1965 yılında Söke'mize tayin olan Kadirli Kaymakamı Sn. MEHMET CAN ile şehir kulübünde sohbet ederken anlattığı olay çok şey ifade ediyor.
Sn. MEHMET CAN Diyarbakır'ın bir ilçesinde kaymakamlık yaparken aşiret reisieri bir yemeğe davet ederler, yemek esnasında şıhlardan birisi sorar. "Kaymakam Bey şimdi başımızda hangi padişah var" der. Kaymakam bu müstehzi sorunun manasını anlamakla beraber, "Ağalar padişah yok. Türkiye Cumhuriyeti devleti var" deyince, "Öyle mi? Kusura bakma, biz buralarda hiçbir değişiklik görmedikte, onun için soruyorum" der.
ikinci olaya bizzat ben şahit oldum. 1958 yılında Aydın senatörü Sn iSKENDER CENAP EGE ile meclis restoranında İstanbul Milletvekili Nazlı Tılabar ile Diyarbakır Milletvekili aşiret reisinin oğlu olan Kasım Küfrevi ile tanıştım. İşte o günkü sohbette Sn Nazlı Tılabar, Kasım Küfrevi'ye soruyor; "Sn KASIM BEY mahiyetinizde bulunan halkınız arabanızın lastikleri üzerindeki tozları toplayıp kibrit kutusunda saklıyorlar mı? diyor. Milletvekilleri arasındaki bu diyalogu duyunca üzülüyor ve hayıflanıyorum. Düşünün bir kere o devirde halk şıhların arabasındaki tozları dahi kutsal addediyor.
Büyük kurtarıcı Atatürk'ün 1938 kadar kalkınma devresi hariç, hiç olmasa 1940 yılından sonra görevde bulunan hükümetler doğu bölgerinin üstünde hassasiyetle durabilselerdi, bu gün siyasi rant peşinde koşan bazı siyasilerin örgütlenmesine imkan vermezlerdi.
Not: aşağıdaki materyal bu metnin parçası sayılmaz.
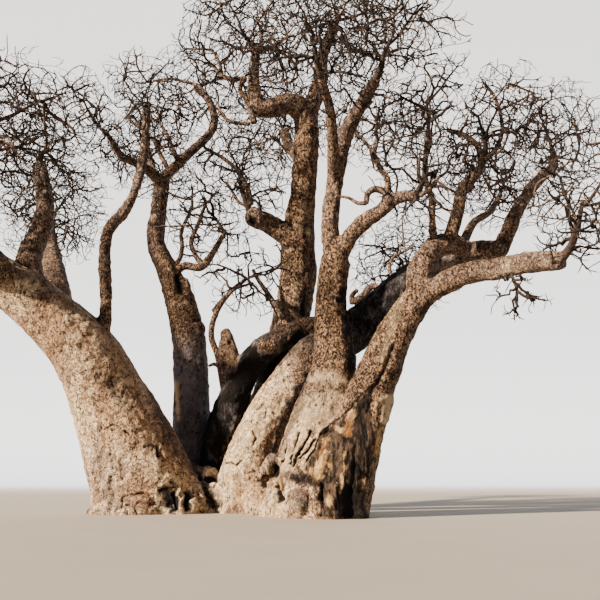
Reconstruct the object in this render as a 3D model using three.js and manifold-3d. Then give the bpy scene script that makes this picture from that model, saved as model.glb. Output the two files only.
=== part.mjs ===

Kanaatimiz o dur ki, demokratik açılımın bir ayağını teşkil eden Kürt sorunu, Kürtler adına dışarıdan ileri sürülen talepler mevcuttur ve Kürt toplumunun asla tasvip etmediği ayrı devlet kurma talebi varmış gibi gösterilmesi tamamen yanlıştır ve sakıncalıdır.
Ege Bölgesi'nde inşaat ve tarım sektöründe çalışan binlerce doğu kökenli vatandaşlarımız, asgari 300 gün iş buldukları için bu gibi söylenti ve girişimlerin tamamen karşısındadırlar.
Şu önemli hususu belirtmek isterim ki 50- 60 yıl evvel doğuyu üvey evlat muamelesi yapmayıp yüzlerce fabrika, binlerce okul hastane yapıp eğitim ve kültür seviyelerinin yükselmesi için her türlü gayreti gösterip, fakirlik işsizlik ve cehaleti yok edebilseydik ve hatta bu gün silahlı kuvvetlerimiz tarafından mecburen sarf edilen paranın dörtte birini doğunun kalkınmasına harcayabilseydik, kimse kaçakçılık yapmak için örgütlenerek dağa çıkmaz ve devletimiz de zecri tedbirler alma mecburiyetinde kalmazdı.